Anyway, my point in bringing this up is not to say that I'm a military drone with no feelings. I very much do have feelings and sometimes I did not like how I was spoken to. But I had to develop the ability to hear unkind words with a stone-faced determination to execute, regardless of how those words made me feel. I'd built that habit then because it was needed in that season. Cut to my life now as a civilian, and whether it's with family or friends, I occasionally have to hear something Difficult, some difficult stuff that doesn't always feel great. Although they don't contain nearly as many expletives, if any, they still don't feel great.

Speaker 1:

So I've done myself a major disservice many a time by defaulting to my old programming of stone-faced listening and cold execution. It used to be how I protected myself. Execution, it used to be how I protected myself, but now it's what causes the person I care about on the other end to feel unheard or even dismissed altogether, to feel that I'm unengaged. I've decided that that no longer needs to hold me back. It was a useful tool, so I'll keep it, but it needs adjusting so as to not send the wrong message to those I interact with. Does that make sense? Last but not least, scalable steps. Scalable steps, not just steps. Scalable steps. Since point number two is a bit long, I'll keep this one short and sweet. If you guys want a more fleshed out version, then be on the lookout for some bonus content coming out in the future. But here we go.

Speaker 1:

This cheat code is also something I learned from the military that has served me very well. It's called pprs. Ppr stands for pre-planned responses. I also like to think of them as pre-practiced responses. Planning is good, but practicing those plans is even better. Simple example, drawing from point two whenever a friend or family member says or does certain things that make me feel quote unquote not great, I have certain PPRs that I've practiced, things that allow me to not just express my emotions but also to properly communicate them, because there's a difference, guys. That's important, but that's a whole different episode.

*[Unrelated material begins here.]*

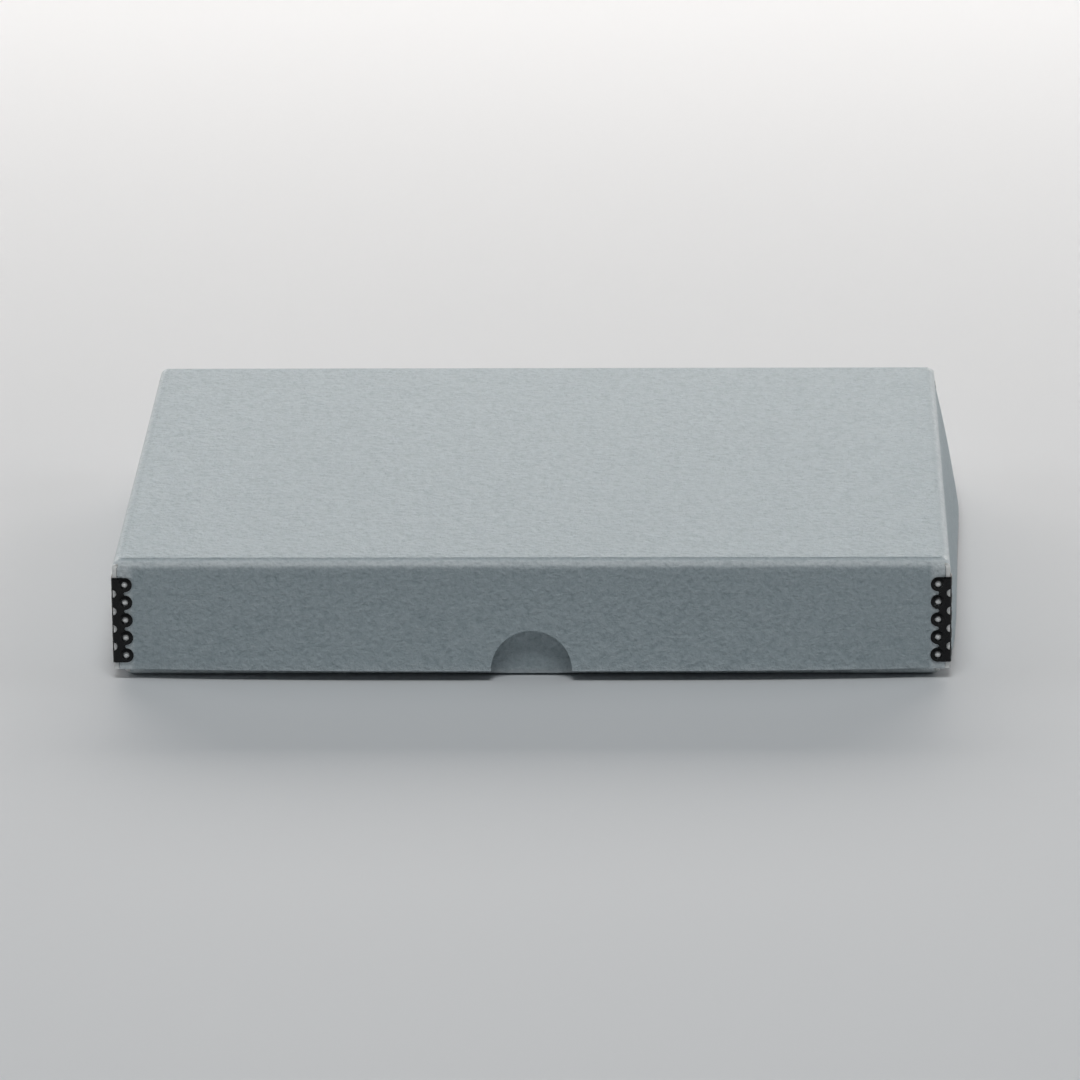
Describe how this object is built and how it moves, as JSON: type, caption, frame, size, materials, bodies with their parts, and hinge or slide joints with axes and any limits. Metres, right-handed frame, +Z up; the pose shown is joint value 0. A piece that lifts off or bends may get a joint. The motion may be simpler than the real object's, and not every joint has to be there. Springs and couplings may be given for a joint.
{
  "type": "archival box",
  "caption": "Shallow two-piece archival box of folded grey board: a tray and a full-depth lift-off lid with a thumb notch, held at the corners by punched metal edges.",
  "frame": {"origin": "middle of the tray's underside, on the surface the box lies on", "axes": "+X along the long side, to the right seen from the front; +Z up; the front, with the lid's thumb notch, faces -Y"},
  "size_m": [0.2906, 0.2309, 0.0412],
  "materials": {
    "grey_board": "matt grey paper face on solid pressed board with a near-white core",
    "black_enamel": "satin black enamel on thin punched steel"
  },
  "bodies": {
    "tray": {"tray_board": "grey_board", "tray_metal_edge_front_left": "black_enamel", "tray_metal_edge_front_right": "black_enamel", "tray_metal_edge_back_right": "black_enamel", "tray_metal_edge_back_left": "black_enamel"},
    "lid": {"lid_board": "grey_board", "lid_metal_edge_front_left": "black_enamel", "lid_metal_edge_front_right": "black_enamel", "lid_metal_edge_back_right": "black_enamel", "lid_metal_edge_back_left": "black_enamel"}
  },
  "joints": [
    {"name": "lid_lift", "type": "slide", "parent": "tray", "child": "lid", "axis": [0, 0, 1], "range_m": [0, 0.1]}
  ]
}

This was important for me to personally create some phrases that I could practice any time I thought to because I'm naturally someone who is used to avoiding confrontation, like the plague Hashtag recovering people, pleaser. Yeah, that used to be me.

Speaker 1:

Find things that you can either do every day or every week or every so often, that take you closer to your goal of acting like the person you know you can become or, at the very least, if you don't know you can become that person, dream of becoming that person and try to become that person, and don't you dare screw this up by holding yourself back with a bunch of self-deprecating talk of quote unquote not doing enough or not being disciplined enough. By the way, I'm talking to myself as well, because I've said that many times about myself. We aren't at the stage where doing enough is our goal. We will get there, but that's not now. Right now, you need to just commit to doing something. That one step already begins to separate the you now from who you used to be. And that's what we're after in this season Progress, not perfection or even optimization, just progress, something, anything more than yesterday.

Speaker 1:

Dr Martin Luther King Jr said if you can't fly, then run. If you can't run, then walk. If you can't walk, then crawl. But whatever you do, you have to keep moving. Those aren't the words of someone expecting change overnight, and you shouldn't either. Those, my friends, are the passionate words of someone who simply wasn't willing to settle for the way things were. Are you willing to settle for the way things are in your life right now, or do you maybe think it's time to start thinking as, speaking as, and living as, the true you? Thanks for listening.